1889 : The Cable House

The foundation stone of the cable house on the north-eastern corner of High and Martin streets  was laid on 10 May, 1889 by Sir William Clarke, M.L.C.  before a large collection of Northcote's finest and several Parliamentary representative , the celebration followed by a banquet at the home of the Company's Chairman of Directors, George Clauscen,  then residing at "Sunnyside", earlier known as Rucker's Mansion on the peak of the hill.

A  retrospective report  on the opening (The Age, 17 May, 1889) revealed the double-line track would extend some two-and-a-quarter miles, the engine and boiler house to be of brick, 53 feet by 143 feet (northern section) comprising two steam engines with a 24-inch diameter cylinder with a 48-inch stroke and each generating 350 horsepower provided by the Austral Otis Elevator and Engineering Company continually haul the cables., and the car shed of corrugated iron with a brick frontage of 40 by 143 feet, the two buildings contiguous, and "a number of offices" under construction.  

It estimated the total cost of the project  at £63,000 of which some £38,000 had been expended, and that based on current traffic the company would carry an average of 2,500 a day which would enable it to pay a dividend of 8 percent; a daily average of 1,350 was suggested as the minimum level required to pay all operating expenses.

The major parts of the project included the widening by ten feet on either side of the Merri Creek bridge  at a cost of £7,000, jointly born by the Tramway Company (£2,500), Northcote, Collingwood and Fitzroy Councils (£400 each), with the State Government agreeing to make up the balance. (Later reports suggested a figure of £6,303 with the contractor Mr. J. Kirkland).

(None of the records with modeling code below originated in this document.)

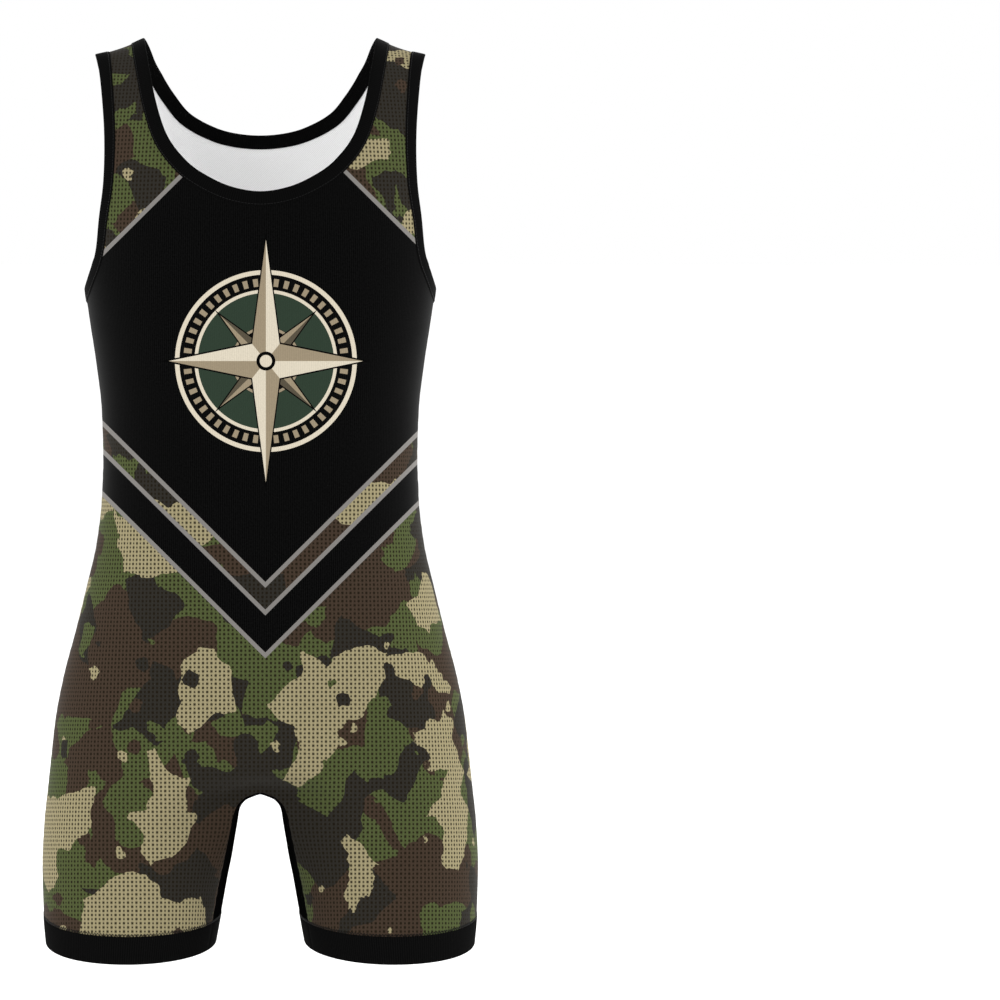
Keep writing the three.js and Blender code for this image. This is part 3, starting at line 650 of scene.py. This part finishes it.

# Fine ribs of the knit, which run up the cloth, made uneven by the grain of the yarn. The rib is a height,
# and the mask by which light on the crests and shade in the troughs are painted into the colour.
ribs, given, put = new_group("knit ribs", [("Place", "Vector", None), ("Pitch", "Float", 1.9 * MM),
                                           ("Slant", "Float", 0.0), ("Grain", "Float", 0.9)],
                             [("Rib", "Float")])
parts = add(ribs, "ShaderNodeSeparateXYZ", given["Place"])
sideways = calc("MULTIPLY_ADD", parts[1], given["Slant"], parts[0])
wave = calc("SINE", calc("DIVIDE", calc("MULTIPLY", sideways, 2 * np.pi), given["Pitch"]))
yarn = add(ribs, "ShaderNodeTexNoise", given["Place"], None, 1 / (1.5 * MM), 0.0)[0]
uneven = calc("MULTIPLY_ADD", calc("SUBTRACT", yarn, 0.5), given["Grain"], 0.5)
ribs.links.new(calc("MULTIPLY_ADD", wave, 0.35, uneven), put["Rib"])

# The print's straight stripes: three in a V below the chest and two that slope up to the neck
STRIPE_HALF = 2.6
STRIPE_SLOPE = 0.993
chevrons, given, put = new_group(
    "chevrons", [("Place", "Vector", None), ("Middle", "Float", 0.0), ("Upper", "Float", 0.0),
                 ("Second", "Float", 0.0), ("Lowest", "Float", 0.0), ("Yoke", "Float", 0.0)],
    [("Stripe", "Float"), ("Camouflage", "Float")])
parts = add(chevrons, "ShaderNodeSeparateXYZ", given["Place"])
sideways = calc("ABSOLUTE", calc("SUBTRACT", parts[0], given["Middle"]))
sloped = calc("MULTIPLY", sideways, STRIPE_SLOPE)
fall = calc("SUBTRACT", parts[1], sloped)
climb = calc("ADD", parts[1], sloped)
stripe = calc("COMPARE", climb, given["Yoke"], STRIPE_HALF * MM)
for socket in ("Upper", "Second", "Lowest"):
    line = calc("COMPARE", fall, given[socket], STRIPE_HALF * MM)
    stripe = calc("MAXIMUM", stripe, line)
chevrons.links.new(stripe, put["Stripe"])
between = calc("MULTIPLY", calc("LESS_THAN", fall, given["Upper"]),
               calc("GREATER_THAN", fall, given["Second"]))
below = calc("LESS_THAN", fall, given["Lowest"])
shoulders = calc("GREATER_THAN", climb, given["Yoke"])
chevrons.links.new(calc("MAXIMUM", calc("MAXIMUM", between, below), shoulders), put["Camouflage"])

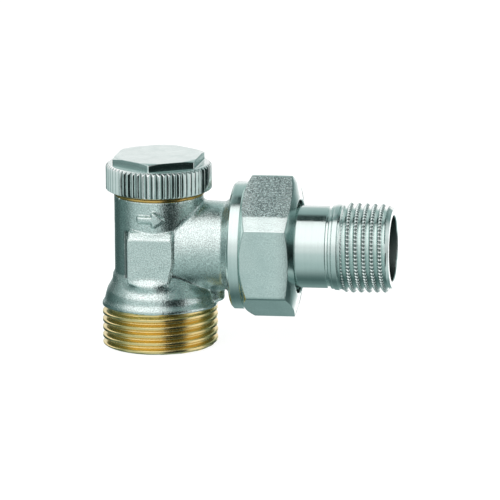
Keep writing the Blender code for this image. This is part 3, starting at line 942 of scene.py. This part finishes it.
nut = revolve("hexagon_union_nut", [r for r, _ in rows], [h for _, h in rows], NUT_COLS, [m_nut, m_flat, m_nut_end], "X", closed=True, row_mats=kinds, sharp=30)

# ---------------------------------------------------------------- tailpiece

BEADS = 68


def tail_radius(x, angle):
    crest = 10.25 - (x - 41.3) * 0.022
    phase = x / PITCH - angle / TAU + 0.10
    wave = 0.5 + 0.5 * np.cos(TAU * phase)
    shape = wave**0.72
    bead = np.abs((angle / TAU * BEADS) % 1.0 - 0.5) * 2
    gap = np.clip((bead - 0.30) / 0.42, 0, 1)
    gap = gap * gap * (3 - 2 * gap)
    tip = np.clip((shape - 0.66) / 0.2, 0, 1)
    full = crest - 1.15 * (1 - shape) - (0.36 * gap + 0.06 * bead**2) * tip
    end = 8.85 + np.clip((53.5 - x) / 1.0, 0, 1.8) * 0.75
    start = 9.62 + np.clip((x - 42.4) / 1.3, 0, 1) * 1.0
    return np.minimum(np.minimum(full, end), start)


tail = helical(
    "threaded_tailpiece",
    [(7.62, 53.5, 0.1), (7.5, 53.3, 0.08), (7.5, 27.0, 0.3), (6.5, 24.0), (6.5, 23.1), (7.6, 23.4), (8.1, 24.2), (7.75, 24.45), (7.82, 25.6), (8.75, 25.8)],
    [
        (9.1, 26.4),
        (9.4, 26.8),
        (12.6, 26.8, 0.1),
        (12.8, 27.0, 0.1),
        (12.8, 28.8, 0.1),
        (12.6, 29.0, 0.1),
        (10.2, 29.0, 0.2),
        (9.3, 30.0, 0.4),
        (9.3, 38.95, 0.08),
        (8.9, 39.05, 0.04),
        (8.9, 39.5, 0.04),
        (9.42, 39.75, 0.08),
        (9.46, 40.25, 0.06),
        (9.40, 40.35, 0.04),
        (9.66, 40.5, 0.12),
        (9.72, 41.6, 0.12),
        (9.46, 41.75, 0.06),
        (9.42, 42.0, 0.05),
    ],
    42.3,
    53.5,
    tail_radius,
    PITCH,
    BEADS * 7,
    14,
    [m_tail, m_bore_shade, m_serrated],
    axis="X",
    sharp=38,
    slot_at=lambda r, h: 1 if r < 7.6 and h < 53.25 else 2 if r < 9.26 and 38.8 < h < 39.8 else 0,
    thread_slot=2,
)


def lug(name, side):
    """A driving lug on the wall of the tailpiece's bore."""
    shape = bmesh.new()
    bmesh.ops.create_cube(shape, size=1.0)
    bmesh.ops.scale(shape, verts=shape.verts, vec=(5.0 * MM, 2.4 * MM, 1.6 * MM))
    bmesh.ops.bevel(shape, geom=shape.edges[:] + shape.verts[:], offset=0.35 * MM, segments=3, affect="EDGES", profile=0.5)
    bmesh.ops.translate(shape, verts=shape.verts, vec=(48.4 * MM, 0, (UZ + side * 7.1) * MM))
    mesh = bpy.data.meshes.new(name)
    shape.to_mesh(mesh)
    shape.free()
    mesh.materials.append(m_tail)
    mesh.shade_smooth()
    mesh.set_sharp_from_angle(angle=math.radians(40))
    obj = bpy.data.objects.new(name, mesh)
    bpy.context.scene.collection.objects.link(obj)
    return obj


lugs = [lug("tail_lug_upper", 1), lug("tail_lug_lower", -1)]

# ---------------------------------------------------------------- what rides on what

for piece, body_name, node, slot in (
    (body, "body", "valve_body", "blasted_nickel"),
    (inlet, "body", "valve_body", "brass"),
    (union, "body", "valve_body", "brass"),
    (bonnet, "body", "bonnet", "brass"),
    (cap, "cap", "protective_cap", "nickel_cap"),
    (nut, "nut", "union_nut", "polished_nickel"),
    (tail, "tail", "tailpiece", "polished_tail"),
    (lugs[0], "tail", "tailpiece", "polished_tail"),
    (lugs[1], "tail", "tailpiece", "polished_tail"),
):
    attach(piece, body_name)
    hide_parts(node)

for node, mat in {
    "bonnet_seal": m_rubber,
    "spindle_stop_ring": m_steel,
    "cap_seal": m_rubber,
    "valve_disc": m_disc,
    "disc_clip": m_steel,
    "disc_seal": m_rubber,
    "disc_washer": m_steel,
    "disc_screw": m_steel,
    "spindle": m_steel,
    "spindle_o_ring_upper": m_rubber,
    "spindle_o_ring_lower": m_rubber,
    "union_o_ring": m_rubber,
}.items():
    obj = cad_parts[node]
    if not obj.data.materials:
        obj.data.materials.append(None)
    for slot in obj.material_slots:
        slot.link = "OBJECT"
        slot.material = mat

# ---------------------------------------------------------------- floor, light, camera


def floor():
    mesh = bpy.data.meshes.new("floor")
    size = 40.0
    mesh.from_pydata([(-size, -size, -0.00002), (size, -size, -0.00002), (size, size, -0.00002), (-size, size, -0.00002)], [], [(0, 1, 2, 3)])
    obj = bpy.data.objects.new("studio_floor", mesh)
    bpy.context.scene.collection.objects.link(obj)
    mat = bpy.data.materials.new("pale_floor")
    mat.use_nodes = True
    tree = mat.node_tree
    tree.nodes.clear()
    out = tree.nodes.new("ShaderNodeOutputMaterial")
    add = tree.nodes.new("ShaderNodeAddShader")
    glow = tree.nodes.new("ShaderNodeEmission")
    glow.inputs["Color"].default_value = (1, 1, 1, 1)
    glow.inputs["Strength"].default_value = 0.9
    matte = tree.nodes.new("ShaderNodeBsdfDiffuse")
    matte.inputs["Color"].default_value = (0.3, 0.3, 0.3, 1)
    tree.links.new(glow.outputs[0], add.inputs[0])
    tree.links.new(matte.outputs[0], add.inputs[1])
    tree.links.new(add.outputs[0], out.inputs["Surface"])
    mesh.materials.append(mat)
    obj.visible_glossy = False
    obj.visible_diffuse = False


# Brightness round the studio, by height above the horizon in degrees. Azimuth 0 is towards the camera's side, + to the right.
W = (1.0, 1.0, 1.0)


def grey(v, teal=0.0):
    """The studio's light runs from a green-blue in its dark parts to white."""
    warm = min(1.0, v / 1.05)
    return (v * (0.54 + 0.50 * warm), v, v * (0.95 + 0.05 * warm))


STUDIO = [
    (-90, [(-180, grey(0.16, 0.6)), (180, grey(0.16, 0.6))]),
    (
        -42,
        [
            (-180, grey(0.36)),
            (-150, grey(0.26)),
            (-120, grey(0.10, 1.0)),
            (-85, grey(0.18, 0.7)),
            (-55, grey(0.50, 0.4)),
            (5, grey(0.60, 0.3)),
            (22, grey(0.09, 1.0)),
            (50, grey(0.07, 1.0)),
            (68, grey(0.75, 0.3)),
            (95, grey(0.60, 0.3)),
            (120, grey(0.30, 0.5)),
            (180, grey(0.36)),
        ],
    ),
    (
        -14,
        [
            (-180, grey(0.27)),
            (-158, grey(0.30)),
            (-146, grey(0.10)),
            (-118, grey(0.10)),
            (-104, grey(0.25)),
            (-84, grey(0.15)),
            (-60, grey(0.60, 0.3)),
            (8, grey(0.72, 0.2)),
            (20, grey(0.015, 1.0)),
            (58, grey(0.015, 1.0)),
            (72, grey(0.95)),
            (94, grey(1.0)),
            (114, grey(0.30, 0.5)),
            (136, grey(0.06, 0.5)),
            (150, grey(0.05)),
            (160, grey(0.3)),
            (164, grey(0.7)),
            (167, grey(0.85)),
            (171.6, grey(1.55)),
            (180, grey(1.55)),
        ],
    ),
    (
        8,
        [
            (-180, grey(1.12)),
            (-156, grey(0.9)),
            (-140, grey(0.12, 0.9)),
            (-98, grey(0.12, 0.9)),
            (-74, grey(0.35, 0.5)),
            (-52, grey(0.9)),
            (10, grey(0.95)),
            (22, grey(0.03, 1.0)),
            (58, grey(0.03, 1.0)),
            (72, grey(0.95)),
            (98, grey(1.1)),
            (122, grey(0.25, 0.4)),
            (152, grey(0.10)),
            (164, grey(0.35)),
            (172, grey(1.1)),
            (180, grey(1.1)),
        ],
    ),
    (
        30,
        [
            (-180, grey(0.62)),
            (-162, grey(0.62)),
            (-150, grey(1.15)),
            (-124, grey(1.15)),
            (-108, grey(0.45)),
            (-85, grey(0.6, 0.3)),
            (-60, grey(1.35)),
            (10, grey(1.35)),
            (26, grey(0.25, 0.5)),
            (62, grey(0.25, 0.5)),
            (80, grey(0.9)),
            (98, grey(0.9)),
            (130, grey(0.32)),
            (180, grey(0.62)),
        ],
    ),
    (
        60,
        [
            (-180, grey(0.46)),
            (-160, grey(0.46)),
            (-142, grey(0.8)),
            (-120, grey(0.7)),
            (-100, grey(0.2)),
            (-78, grey(0.9)),
            (-55, grey(1.4)),
            (20, grey(1.4)),
            (46, grey(0.4)),
            (100, grey(0.12, 0.6)),
            (180, grey(0.46)),
        ],
    ),
    (
        72,
        [
            (-180, grey(0.04)),
            (-160, grey(0.04)),
            (-140, grey(0.35)),
            (-105, grey(0.30)),
            (-70, grey(1.35)),
            (40, grey(1.35)),
            (75, grey(0.04, 1.0)),
            (180, grey(0.04, 1.0)),
        ],
    ),
    (
        85,
        [
            (-180, grey(0.03, 1.0)),
            (-95, grey(0.03, 1.0)),
            (-55, grey(1.2)),
            (30, grey(1.2)),
            (70, grey(0.03, 1.0)),
            (180, grey(0.03, 1.0)),
        ],
    ),
    (90, [(-180, grey(0.25)), (180, grey(0.25))]),
]


def studio():
    world = bpy.data.worlds.new("studio")
    bpy.context.scene.world = world
    world.use_nodes = True
    tree = world.node_tree
    back = tree.nodes["Background"]
    out = tree.nodes["World Output"]

    def calc(op, a, b=None):
        node = tree.nodes.new("ShaderNodeMath")
        node.operation = op
        for k, v in enumerate((a, b)):
            if v is None:
                continue
            if isinstance(v, bpy.types.NodeSocket):
                tree.links.new(v, node.inputs[k])
            else:
                node.inputs[k].default_value = v
        return node.outputs[0]

    coord = tree.nodes.new("ShaderNodeTexCoord")
    parts = tree.nodes.new("ShaderNodeSeparateXYZ")
    tree.links.new(coord.outputs["Generated"], parts.inputs[0])
    x, y, z = parts.outputs
    azimuth = calc("ADD", calc("DIVIDE", calc("ARCTAN2", x, calc("MULTIPLY", y, -1.0)), TAU), 0.5)
    height = calc("MULTIPLY", calc("ARCSINE", z), 180 / math.pi)
    colour = None
    for k, (level, stops) in enumerate(STUDIO):
        node = tree.nodes.new("ShaderNodeValToRGB")
        node.color_ramp.interpolation = "EASE"
        for i, (a, c) in enumerate(stops):
            e = node.color_ramp.elements[i] if i < 2 else node.color_ramp.elements.new(a / 360 + 0.5)
            e.position, e.color = a / 360 + 0.5, (*c, 1)
        tree.links.new(azimuth, node.inputs[0])
        if colour is None:
            colour = node.outputs[0]
            continue
        step = tree.nodes.new("ShaderNodeMapRange")
        step.interpolation_type = "SMOOTHSTEP"
        tree.links.new(height, step.inputs[0])
        step.inputs[1].default_value, step.inputs[2].default_value = STUDIO[k - 1][0], level
        blend = tree.nodes.new("ShaderNodeMix")
        blend.data_type = "RGBA"
        tree.links.new(step.outputs[0], blend.inputs["Factor"])
        sockets = [s for s in blend.inputs if s.type == "RGBA"]
        tree.links.new(colour, sockets[0])
        tree.links.new(node.outputs[0], sockets[1])
        colour = [s for s in blend.outputs if s.type == "RGBA"][0]
    tree.links.new(colour, back.inputs["Color"])
    back.inputs["Strength"].default_value = 1.0
    plain = tree.nodes.new("ShaderNodeBackground")
    plain.inputs["Color"].default_value = (1, 1, 1, 1)
    plain.inputs["Strength"].default_value = 1.0
    path = tree.nodes.new("ShaderNodeLightPath")
    pick = tree.nodes.new("ShaderNodeMixShader")
    tree.links.new(path.outputs["Is Camera Ray"], pick.inputs[0])
    tree.links.new(back.outputs[0], pick.inputs[1])
    tree.links.new(plain.outputs[0], pick.inputs[2])
    tree.links.new(pick.outputs[0], out.inputs["Surface"])


def camera():
    azimuth, elevation, roll, distance = 8.4, 13.35, -0.6, 3.0
    target = Vector((0.02071, 0.0, 0.02208))
    a, e = math.radians(azimuth), math.radians(elevation)
    back = Vector((math.sin(a) * math.cos(e), -math.cos(a) * math.cos(e), math.sin(e)))
    data = bpy.data.cameras.new("camera")
    obj = bpy.data.objects.new("camera", data)
    bpy.context.scene.collection.objects.link(obj)
    obj.rotation_mode = "QUATERNION"
    obj.location = target + back * distance
    obj.rotation_quaternion = back.to_track_quat("Z", "Y") @ Quaternion((0, 0, 1), math.radians(roll))
    data.sensor_width = 36.0
    data.lens = 13240 * 36 / 500
    data.clip_start, data.clip_end = 0.05, 200.0
    bpy.context.scene.camera = obj


floor()
studio()
camera()
bpy.context.scene.view_settings.view_transform = "Standard"
bpy.context.scene.view_settings.look = "None"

The installation of the tramlines also required overdue widening of the section of High-street on the southern approach up Rucker's Hill and the associated construction of the brick retaining walls on either side (one later report suggest a cost of £11,000, with a legal dispute arising after the Company used wooden bricks rather than cement).

Later reports when the tramline was replaced in the mid-1950s suggest dynamiting was required to blast through volcanic rock just below the surface, again on the southern section, but also known to have hampered other building projects to the east and west of the hill, believed the last of a line of extinct volcanoes in the Great Dividing Range.

A report in the special edition of the Northcote Leader published 5 May, 1933 celebrating the Golden Jubilee of Northcote's proclamation as a Shire puts the total cost of the project at £77,998 (give or take a couple of shillings) - £35,028 for the permanent way cables, $23,003 for road construction, £4,933 for the engine house (the site sold in 2018 for $9 million), plant £8,633; land £3,849, and rolling stock £2,550.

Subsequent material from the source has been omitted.